Recep Tayyip Erdogan, who was elected to the Turkish presidency in August, has already earned a reputation for extravagance and has been criticized as an increasingly "authoritarian leader mimicking the habits of a sultan," according to the New York Times.

Erdogan's presidential palace has an estimated price tag of $600 million, and it is approximately 30 times the size of the White House.

Neither of these things, however, quite relays the president's wealth and self-worth as much as the recent revelation, from his personal physician, Dr. Cevdet Erdol, that "at least one of the thousand rooms" in said palace "will hold a special food analysis laboratory to test the president's meals for radioactive materials, poison, or certain types of bacteria that could be used in an assassination attempt."

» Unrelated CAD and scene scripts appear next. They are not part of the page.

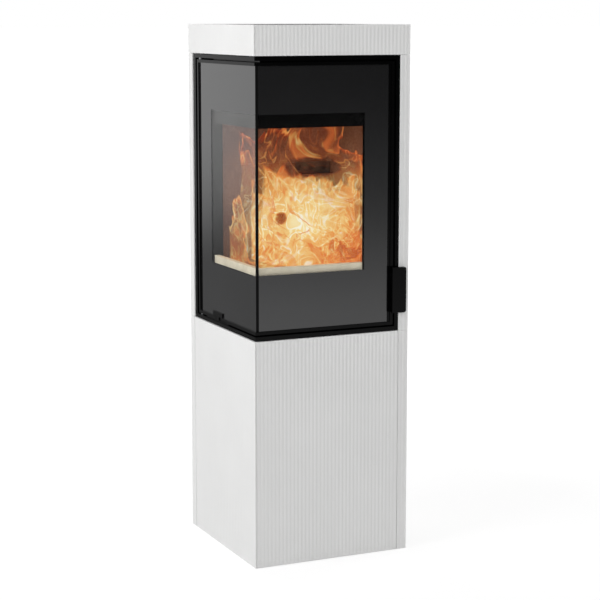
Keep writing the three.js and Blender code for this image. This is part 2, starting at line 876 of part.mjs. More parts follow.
function doorFrame() {
  const lip = frameRecess + lipSheet;
  const tall = [doorLow, doorHigh];
  const lowSlot = [doorLow - over, doorLow + doorRail + over];
  const tongueSlot = box(
    [frameRecess - over, frameRecess + lipSheet - tongueSkin],
    [gripMiddle - slideTongue / 2 - slideTravel - over, gripMiddle + slideTongue / 2 + over],
    lowSlot,
  );
  const ports = [];
  for (const step of [-1, 0, 1]) {
    const y = gripMiddle + step * airPortPitch;
    ports.push(box(
      [glassBack + seat, glassBack + seat + airPortWidth],
      [y - airPortLength / 2, y + airPortLength / 2],
      lowSlot,
    ));
  }
  const frame = join(
    cornerStrip(frameRecess, lipSheet, doorX, doorY, [doorLow, doorLow + doorRail]),
    cornerStrip(frameRecess, lipSheet, doorX, doorY, [doorHigh - doorRail, doorHigh]),
    cornerStrip(frameRecess, doorDepth, doorX, doorY, [doorLow, glassLow - seat]),
    cornerStrip(frameRecess, doorDepth, doorX, doorY, [glassHigh + seat, doorHigh]),
    box([lipX, doorX], [frameRecess, lip], tall),
    box([glassX + seat, doorX], [frameRecess, doorInner], tall),
    box([frameRecess, lip], [lipY, doorY], tall),
    box([frameRecess, doorInner], [glassY + seat, doorY], tall),
  );
  const lowHole = [doorLow - over, doorLow + hingeEngagement + over];
  const highHole = [doorHigh - hingeEngagement - over, doorHigh + over];
  const pinHoles = [lowHole, highHole].map((levels) => (
    post([hingeX, hingeY], hingeHole, levels, SMALL_ROUND)
  ));
  return cut(frame, tongueSlot, ...ports, ...pinHoles);
}
addPart('door_frame', doorFrame(), blackSteel);

// The side pane runs to the corner and the front pane butts against it.
const paneLevels = [glassLow, glassHigh];
const paneSpan = [glassFace, glassBack];
const sealSpan = [sealEdge, sealEdge + cornerSealWidth];
addPart('side_glass', box(paneSpan, [glassFace, glassY], paneLevels), smokedGlass);
addPart('front_glass', box([sealEdge, glassX], paneSpan, paneLevels), smokedGlass);
addPart('corner_seal', box(sealSpan, sealSpan, paneLevels), sealRope);

// An angle strip along each rail holds its pane against the lip: one leg on the glass and one
// on the rail.
function glassStrip(isFront, foot, leg) {
  const span = [glassStripStart, (isFront ? glassX : glassY) - glassStripEnd];
  const upright = [sealEdge, sealEdge + stripSheet];
  const flat = [sealEdge, doorInner - glassStripClearance];
  return isFront
    ? join(box(span, upright, leg), box(span, flat, foot))
    : join(box(upright, span, leg), box(flat, span, foot));
}
for (const [level, foot, leg] of [
  ['low', [glassLow, glassLow + stripSheet], [glassLow, glassLow + stripReach]],
  ['high', [glassHigh - stripSheet, glassHigh], [glassHigh - stripReach, glassHigh]],
]) {
  addPart(`glass_strip_front_${level}`, glassStrip(true, foot, leg), zincSteel);
  addPart(`glass_strip_side_${level}`, glassStrip(false, foot, leg), zincSteel);
}

// The rope seal runs round the back of the door and meets the face of the firebox.
function doorSeal() {
  const low = doorLow + doorRail - sealWidth;
  const high = doorHigh - doorRail + sealWidth;
  const near = doorInner + seat;
  const far = shellFace - seat;
  const endX = doorX - sealInset;
  const endY = doorY - sealInset;
  const strip = far - near;
  return join(
    cornerStrip(near, strip, endX, endY, [low, low + sealWidth]),
    cornerStrip(near, strip, endX, endY, [high - sealWidth, high]),
    box([endX - sealWidth, endX], [near, far], [low, high]),
    box([near, far], [endY - sealWidth, endY], [low, high]),
  );
}
addPart('door_seal', doorSeal(), sealRope);

// Hinge pins stand on the frame's sills, each with a collar that spaces the door off them.
function hingePin(sill, towards) {
  const collar = sill + towards * (doorLevelGap - seat);
  const tip = sill + towards * (doorLevelGap + hingeEngagement - hingePinShort);
  const profile = [
    [0, sill + towards * seat], [hingeCollarRadius, sill + towards * seat],
    [hingeCollarRadius, collar], [hingeRadius, collar], [hingeRadius, tip], [0, tip],
  ];
  return turn([hingeX, hingeY], towards > 0 ? profile : profile.reverse(), SMALL_ROUND);
}
addPart('hinge_pin_lower', hingePin(openingLow, 1), zincSteel);
addPart('hinge_pin_upper', hingePin(openingHigh, -1), zincSteel);

// The handle is a flat plate on two feet that stand on the free stile, and it reaches past the
// frame.
const handleLeft = doorX - handleOverlap;
const handleRear = frameRecess - handleStandoff;
const handleFront = handleRear - handleThickness;
function handle() {
  const [x0, x1] = [handleLeft, handleLeft + handleWidth];
  const [z0, z1] = [baseHeight + handleRise, baseHeight + handleRise + handleHeight];
  const shape = new THREE.Shape();
  shape.moveTo(x0, z0);
  shape.lineTo(x1 - handleCorner, z0);
  shape.absarc(x1 - handleCorner, z0 + handleCorner, handleCorner, -Math.PI / 2, 0);
  shape.absarc(x1 - handleCorner, z1 - handleCorner, handleCorner, 0, Math.PI / 2);
  shape.lineTo(x0, z1);
  const plate = new THREE.ExtrudeGeometry(shape, {
    depth: handleThickness,
    bevelEnabled: false,
    curveSegments: 4,
  });
  plate.rotateX(Math.PI / 2).translate(0, handleRear, 0);
  const span = [x0 + seat, doorX];
  const stand = [handleRear - over, frameRecess - seat];
  const lowFoot = box(span, stand, [z0 + handleFoot, z0 + 2 * handleFoot]);
  const highFoot = box(span, stand, [z1 - 2 * handleFoot, z1 - handleFoot]);
  return join(plate, lowFoot, highFoot);
}
addPart('handle', handle(), blackSteel);

// The air slide runs under the door's lower rail, with a grip in front of the side pane.
function airSlide() {
  const railTop = doorLow + doorRail;
  const under = doorLow - seat;
  const front = frameRecess + gripInset;
  const grip = box(
    [front, front + gripSheet],
    [gripFront, gripRear],
    [railTop + seat, railTop + gripHeight],
  );
  const tongue = box(
    [front, frameRecess + lipSheet - tongueSkin - tongueClearance],
    [gripMiddle - slideTongue / 2, gripMiddle + slideTongue / 2],
    [under - slideSheet, railTop + gripHeight / 2],
  );
  const plate = box(
    [front, doorInner - slideInset],
    [gripMiddle - slideLength / 2, gripMiddle + slideLength / 2],
    [under - slideSheet, under],
  );
  return join(grip, tongue, plate);
}
addPart('air_slide', airSlide(), blackSteel);

// ---------------------------------------------------------------- catch

// The strike is a plate along the door's arc, which passes the roller on its inner side.
const strikeRadius = Math.hypot(doorX - strikeInset - hingeX, hingeY - doorInner);

// A plan point at a radius and angle about the hinge, and the angle at which an arc meets the
// back of the door.
function arcPoint(radius, angle) {
  return [hingeX + radius * Math.cos(angle), hingeY - radius * Math.sin(angle)];
}

function rootAngle(radius) {
  return Math.asin((hingeY - doorInner - seat) / radius);
}

const strikeTip = rootAngle(strikeRadius) - strikeReach / strikeRadius;
function strikePlate() {
  const outer = strikeRadius + strikeSheet;
  const outline = [
    arcPoint(strikeRadius, strikeTip), arcPoint(outer, strikeTip),
    arcPoint(outer, rootAngle(outer)), arcPoint(strikeRadius, rootAngle(strikeRadius)),
  ].reverse();
  return raise(outline, [catchLevel - strikeHeight / 2, catchLevel + strikeHeight / 2]);
}
addPart('strike_plate', strikePlate(), zincSteel);

const rollerCentre = arcPoint(
  strikeRadius - rollerRadius - strikeClearance,
  strikeTip + rollerLead / strikeRadius,
);
const rollerLevels = [catchLevel - rollerHeight / 2, catchLevel + rollerHeight / 2];
function catchRoller() {
  const through = [rollerLevels[0] - over, rollerLevels[1] + over];
  const bore = post(rollerCentre, rollerPinRadius + rollerClearance, through, SMALL_ROUND);
  return cut(post(rollerCentre, rollerRadius, rollerLevels, SMALL_ROUND), bore);
}
addPart('catch_roller', catchRoller(), zincSteel);

function catchPin() {
  const reach = catchSheet + rollerPinProud;
  const levels = [rollerLevels[0] - reach, rollerLevels[1] + reach];
  return post(rollerCentre, rollerPinRadius, levels, SMALL_ROUND);
}
addPart('catch_pin', catchPin(), zincSteel);

function catchBracket() {
  const near = shellRight + shellSheet + seat;
  const far = rollerCentre[0] + rollerRadius;
  const span = [rollerCentre[1] - rollerRadius, rollerCentre[1] + rollerRadius * 2];
  const low = [rollerLevels[0] - seat - catchSheet, rollerLevels[0] - seat];
  const high = [rollerLevels[1] + seat, rollerLevels[1] + seat + catchSheet];
  const through = [low[0] - over, high[1] + over];
  const hole = post(rollerCentre, rollerPinRadius + seat, through, SMALL_ROUND);
  const web = box([near, near + catchSheet], span, [low[0], high[1]]);
  const ears = [low, high].map((levels) => box([near, far], span, levels));
  return cut(join(web, ...ears), hole);
}
addPart('catch_bracket', catchBracket(), zincSteel);

// ---------------------------------------------------------------- placing

// The origin is the middle of the floor area that the stove takes up, handle included.
stove.position.set(-width / 2, -(depth + handleFront) / 2, 0);

const part = new THREE.Group();
part.name = 'corner_window_stove';
part.add(stove);

export default part;
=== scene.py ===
# %% [markdown]
# # A tall corner-window wood stove
# This lesson dresses a stove whose steel, glass and cast parts are already there as plain solids.
# We could model it all afresh, but then nothing would promise that the pieces still fit. So we
# load those solids as a fixed frame, stand a camera where the photographer stood, and work from
# the outside in: the fluted cast surround, the black door, the glass and the fire.

# %% Load the frame
import math

import bmesh
import bpy
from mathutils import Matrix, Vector, noise


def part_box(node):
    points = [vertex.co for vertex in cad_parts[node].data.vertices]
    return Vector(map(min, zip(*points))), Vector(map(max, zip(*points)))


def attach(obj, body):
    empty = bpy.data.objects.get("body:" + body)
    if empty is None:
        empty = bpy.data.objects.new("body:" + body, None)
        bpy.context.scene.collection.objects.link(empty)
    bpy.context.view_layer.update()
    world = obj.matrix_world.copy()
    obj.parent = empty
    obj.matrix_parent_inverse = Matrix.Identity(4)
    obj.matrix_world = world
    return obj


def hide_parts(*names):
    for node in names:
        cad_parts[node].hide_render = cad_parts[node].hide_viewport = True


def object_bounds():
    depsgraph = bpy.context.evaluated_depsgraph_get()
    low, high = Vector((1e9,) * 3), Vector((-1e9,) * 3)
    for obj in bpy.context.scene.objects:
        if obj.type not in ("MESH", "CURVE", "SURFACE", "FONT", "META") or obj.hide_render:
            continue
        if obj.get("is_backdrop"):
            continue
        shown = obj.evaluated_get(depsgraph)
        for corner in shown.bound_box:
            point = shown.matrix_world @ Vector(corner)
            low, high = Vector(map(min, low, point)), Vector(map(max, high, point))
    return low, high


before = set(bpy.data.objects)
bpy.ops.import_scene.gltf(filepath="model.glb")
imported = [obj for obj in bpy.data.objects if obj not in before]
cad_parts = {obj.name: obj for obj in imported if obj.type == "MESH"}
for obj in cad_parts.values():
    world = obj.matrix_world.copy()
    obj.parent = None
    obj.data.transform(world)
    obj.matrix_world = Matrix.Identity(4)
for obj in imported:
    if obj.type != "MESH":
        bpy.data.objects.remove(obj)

frame_low, frame_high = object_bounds()
scene = bpy.context.scene

# %% [markdown]
# ## Where things are
# Positions could be typed in by hand, and would be wrong as soon as a solid changed. Every solid
# says where it stands, so we ask it instead. The surround's outer faces give us a corner to
# measure from: x runs right from the left face, y runs back from the front face. Lengths on a
# stove are drawn in millimetres, so one helper turns such a triple into metres.

# %% The surround's outer faces
MM = 0.001
base_low, base_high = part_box("base_panel_rear_right")
LEFT, RIGHT = base_low.x, base_high.x
FRONT, REAR = base_low.y, base_high.y
WIDTH, DEPTH = (RIGHT - LEFT) / MM, (REAR - FRONT) / MM


def at(x, y, z):
    """A point in millimetres from the front left corner of the footprint, in metres."""
    return Vector((LEFT + x * MM, FRONT + y * MM, z * MM))


print("surround:", round(WIDTH), "by", round(DEPTH), "mm")

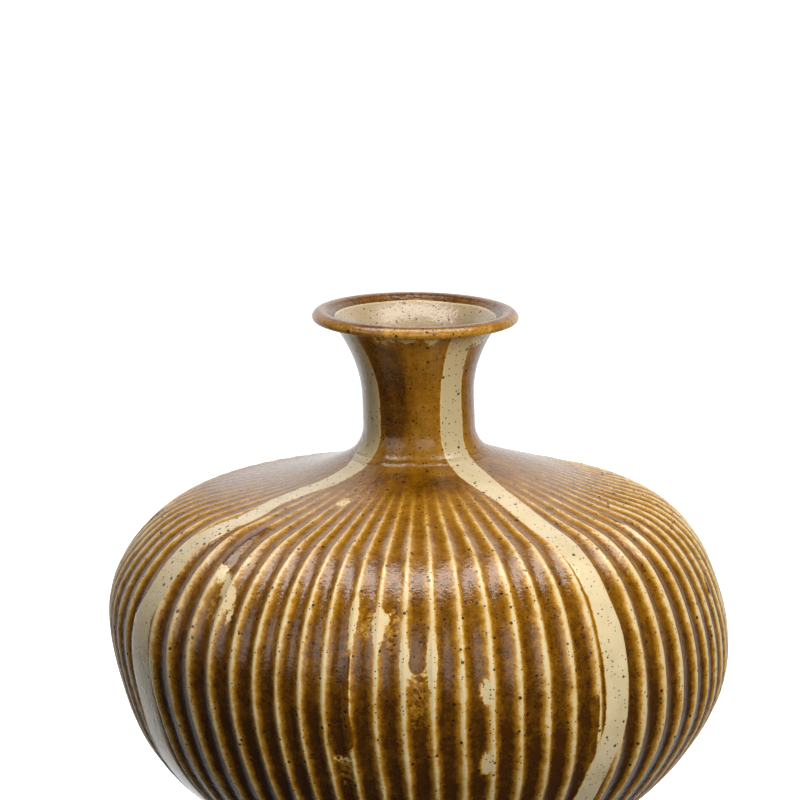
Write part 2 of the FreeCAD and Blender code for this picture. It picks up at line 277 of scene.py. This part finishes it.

According to an interview with the presidential doctor, published in a Turkish newspaper, the food analysis process includes access to a five-member emergency team that is on duty 14 hours a day.

Erdogan, who was previously Turkey's prime minister, has maintained a position of political control for more than a decade. Although he is certainly not the first world leader to take food safety precautions, the measures have also been interpreted as a sign that the president does not trust his own people.

"Such rigorous security measures are not normal for a democratic country," Kadri Gursel, a Turkish journalist, told the Times. "It just further reflects the current environment in Turkey, which is heavily polarized and has great potential for conflict and public unrest."